My other story illustrates how the process is so byzantine that even the bureaucrats administering it have trouble. A couple of years after I got my work visa, I won the Green Card Lottery, so I could change from a temporary status to being a permanent resident. While you are going from the visa to a green card, you are in “adjustment of status”, and normally cannot leave the U.S. However, I needed to go to conferences in Australia and Canada while I was in adjustment of status, so I obtained an “advance parole” to allow me to leave the U.S. and re-enter the country. Re-entering from Australia at LAX wasn’t a problem – they’ve probably seen advance paroles often enough there – but re-entering from Canada by road at Buffalo I was held up for about an hour. From where I was told to wait, I could see into the back office, and saw several immigration officials consulting for a long time over my documentation. This was, of course, at one of the busiest entry points into the United States: it seems that no one on the evening shift had come across this kind of issue before. If the bureaucrats don’t understand the system, what hope have ordinary people?

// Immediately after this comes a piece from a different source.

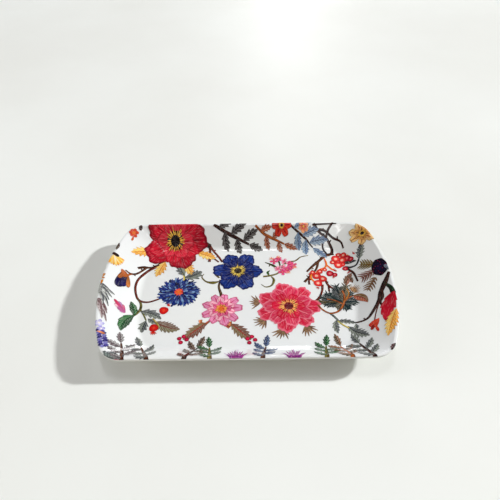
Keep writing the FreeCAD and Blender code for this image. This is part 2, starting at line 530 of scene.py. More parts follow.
BARK_INK = (UMBER, BARK, SOOT)
RED_BARK = ((132, 58, 44), (84, 30, 28), SOOT)
DARK_BARK = ((78, 48, 40), (44, 26, 24), SOOT)
OLIVE_INK = (MOSS, OLIVE, BARK)
RUST_INK = ((190, 104, 52), RUST, BARK)
SAGE_INK = (SAGE, SLATE, (42, 40, 46))
GREEN_INK = (GREEN, DEEP_GREEN, (14, 50, 26))
DARK_HEART = (SOOT, BARK, SOOT)
GOLD_SEEDS = (YELLOW, AMBER, UMBER)


def draw_stems():
    """Twigs, stalks and tendrils, which lie under everything else."""
    stem([(-74, 46), (-76, 39), (-79, 34), (-86, 28.5), (-92.5, 18), (-94.3, 8), (-92, -2), (-88, -6),
          (-82, -7), (-76, -5), (-72, -3)], (3, 3.2, 2.4, 1.8, 1.9, 2, 1.8, 1.6), RED_BARK)
    stem([(-77, 36), (-84, 32.5), (-90, 31), (-95, 28)], (2.6, 1.6, 2.4, 2.2), spurs=2)
    stem([(-88, 31.5), (-92, 25.5), (-96, 21), (-100, 20), (-104, 22)], (1.9, 1.6, 1.8, 1.2), spurs=2)
    stem([(-98, 20.5), (-101, 18), (-103, 15)], (1.4, 2.2), RUST_INK)
    stem([(-92, -3), (-88, -8), (-87.5, -15), (-92, -23)], (1.6, 2.2, 2), (MOSS, OLIVE, SOOT))
    stem([(-87, -15), (-84, -20), (-81, -26)], (1.6, 1.2), (MOSS, DEEP_GREEN, OLIVE))
    stem([(-76, -24), (-72, -29), (-70, -33)], (1.3, 1.3), (YELLOW, MOSS, OLIVE), 3)
    stem([(-54, 15), (-54, 20), (-56, 25)], (2.2, 1.4), (YELLOW, GREEN, OLIVE), 3)
    stem([(-41, 60), (-37, 57.5), (-33, 55.5)], (3.8, 3.4, 3.6), DARK_BARK, 2, 1)
    stem([(-34, 57), (-29, 50), (-25, 44), (-22, 38)], (2, 2, 1.8), RED_BARK, 1, 2)
    stem([(-34, 56), (-33, 47), (-33.5, 38.5)], (2.2, 1.8, 2.8), RED_BARK, 1, 3)
    stem([(-33, 46), (-29, 42), (-25, 38)], (1.6, 1.6), RED_BARK, 1, 1)
    stem([(-23, 17), (-24, 9), (-22, 1), (-21, -5), (-21, -12)], (1.6, 2, 2.8, 3.4),
         ((112, 84, 50), (70, 46, 30), SOOT))
    stem([(-24, 15), (-29, 13.6), (-35, 15), (-39, 20), (-37.5, 24)], (1.2, 3.4, 1.6, 1.2, 0.6), OLIVE_INK)
    stem([(-24, 19), (-27.5, 24), (-27, 31)], (1.4, 2.4, 0.6), OLIVE_INK)
    stem([(14, 20), (20, 21), (27, 24), (31, 32), (36, 37), (43, 38.5), (48, 43), (55, 45)],
         (2, 1.6, 1.6, 1.4, 0.8), OLIVE_INK)
    stem([(21, 20), (23, 16), (21, 10), (16, 8), (12, 11)], (1.2, 2.4, 1.6, 1.2, 0.6), (MOSS, OLIVE, SOOT))
    stem([(19, 21), (18, 25), (20, 27)], (1.2, 2.4, 0.8), (GREEN, OLIVE, DEEP_GREEN))
    stem([(29, 27), (23, 33), (16, 37)], (1.8, 2.4, 0.8), (OLIVE, DEEP_GREEN, SOOT), 1, 2)
    stem([(29, 28), (29, 34), (28, 39)], (1.4, 1.6), (OLIVE, DEEP_GREEN, SOOT))
    stem([(78, 47), (70, 44), (64, 38), (58, 32), (52, 25)], (3.2, 2.8, 2.6, 1.8), spurs=4)
    stem([(63, 37), (61, 29), (57, 23), (53, 18), (49, 13)], (2.6, 1.8, 2, 2.4), spurs=3)
    stem([(54, 18), (53, 14), (53, 10)], (1.4, 2), RED_BARK, 1, 1)
    stem([(64, 10), (63, 3), (60, -4), (55, -9), (49, -12)], (2.4, 1.8, 1.8, 2.2), RED_BARK)
    stem([(67, 16), (69, 9), (74, 4)], (2.2, 2.2), RED_BARK, 1, 2)
    stem([(69, 10), (69, 2)], (1.6, 1.8), RED_BARK, 1, 1)
    stem([(76, 45), (77, 52), (73, 60), (66, 65), (61, 71)], (3.2, 2.2, 1.8, 2.6), DARK_BARK, 2, 1)
    stem([(72, 60), (74, 66), (79, 72)], (2.2, 1.8), DARK_BARK, 1, 1)
    stem([(62, 66), (70, 66), (78, 61), (85, 57), (87, 50)], (2.2, 2, 1.8, 1.4), DARK_BARK, 1, 2)
    stem([(70, 64), (69, 54), (72, 46)], (2.4, 1.6, 2), (SLATE, BARK, SOOT), 1)
    stem([(60, 70), (70, 70.5), (82, 70.8)], (1.4, 1), DARK_BARK)
    stem([(118, 10), (114, 2), (108.5, -8), (106, -15), (101, -23), (95, -30), (88, -31), (79, -29)],
         (2.2, 4.4, 3.4, 2.6, 2.2, 1.6, 0.9), DARK_BARK, 1, 3)
    stem([(112, 1), (116, -6), (117, -13)], (2.2, 3.2, 4.2), (DEEP_GREEN, SOOT, SOOT))
    stem([(109, -6), (109, -13), (106.5, -18), (108, -24)], (3.2, 2, 1.6), DARK_BARK)
    stem([(106, -17), (102, -26), (99, -35)], (1, 0.9), RED_BARK)
    stem([(58, -12), (61, -17), (67, -21), (74, -19), (79, -12), (81, -4), (80, 3)],
         (1.6, 1.4, 1.8, 1.8, 1.4), RUST_INK, 6)
    stem([(79, -12), (73, -8), (66, -6)], (1.4, 0.8), RUST_INK, 6)
    stem([(80, -9), (86, -4), (90, -3)], (1.4, 0.8), RUST_INK, 6)
    stem([(67, -21), (71, -26), (73, -30)], (1.8, 2), SAGE_INK)
    stem([(72, -29), (76, -33), (80, -36)], (1.4, 1.4), (YELLOW, MOSS, GREEN), 3)
    stem([(86, 30), (90, 28), (95, 28.5), (98, 34), (100, 41)], (2.6, 1.6, 1.5, 1.5), (SLATE, SOOT, SOOT))
    stem([(88, 27), (92, 21), (94, 11)], (2, 1.8, 1.4), DARK_BARK)
    stem([(-36, -34), (-32, -29), (-27, -25)], (2.6, 1.8), ((206, 96, 74), UMBER, BARK))
    stem([(-14, -34), (-19, -30), (-24, -26)], (2.6, 1.6), ((206, 96, 74), UMBER, BARK))
    stem([(-33, -30), (-37, -29), (-37.5, -26)], (1.6, 3.2), (PEACH, RUST, BARK))
    stem([(-16, -31), (-13.5, -32), (-14, -28)], (1.6, 3.4), (PEACH, RUST, BARK))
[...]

Getting a US Visa is without question the most difficult of all the major countries. It is so much that many corporate entities avoid US travel unless absolotly necessary, indeed video conferencing and Telepresence are now being employed (despite the inconvenience of time difference) where for other markets they are business trips.

Furthermore its not just the visa, it is the whole immigration process, you are treated like a criminal till about the time you reach the taxi to the airport.

You can jump on a plane to get to London if needed, no problem. Not so NYC.

To be fair, I spoke to a Mexican client yesterday who was telling me it’s now a huge PITA for Mexicans to apply for Canadian visitor visas (his brother had just done it); some Mexicans started applying for asylum in Canada, and so instead of jumping on the plane, Mexicans now have to apply for Canadian visas using some horrendous, long form.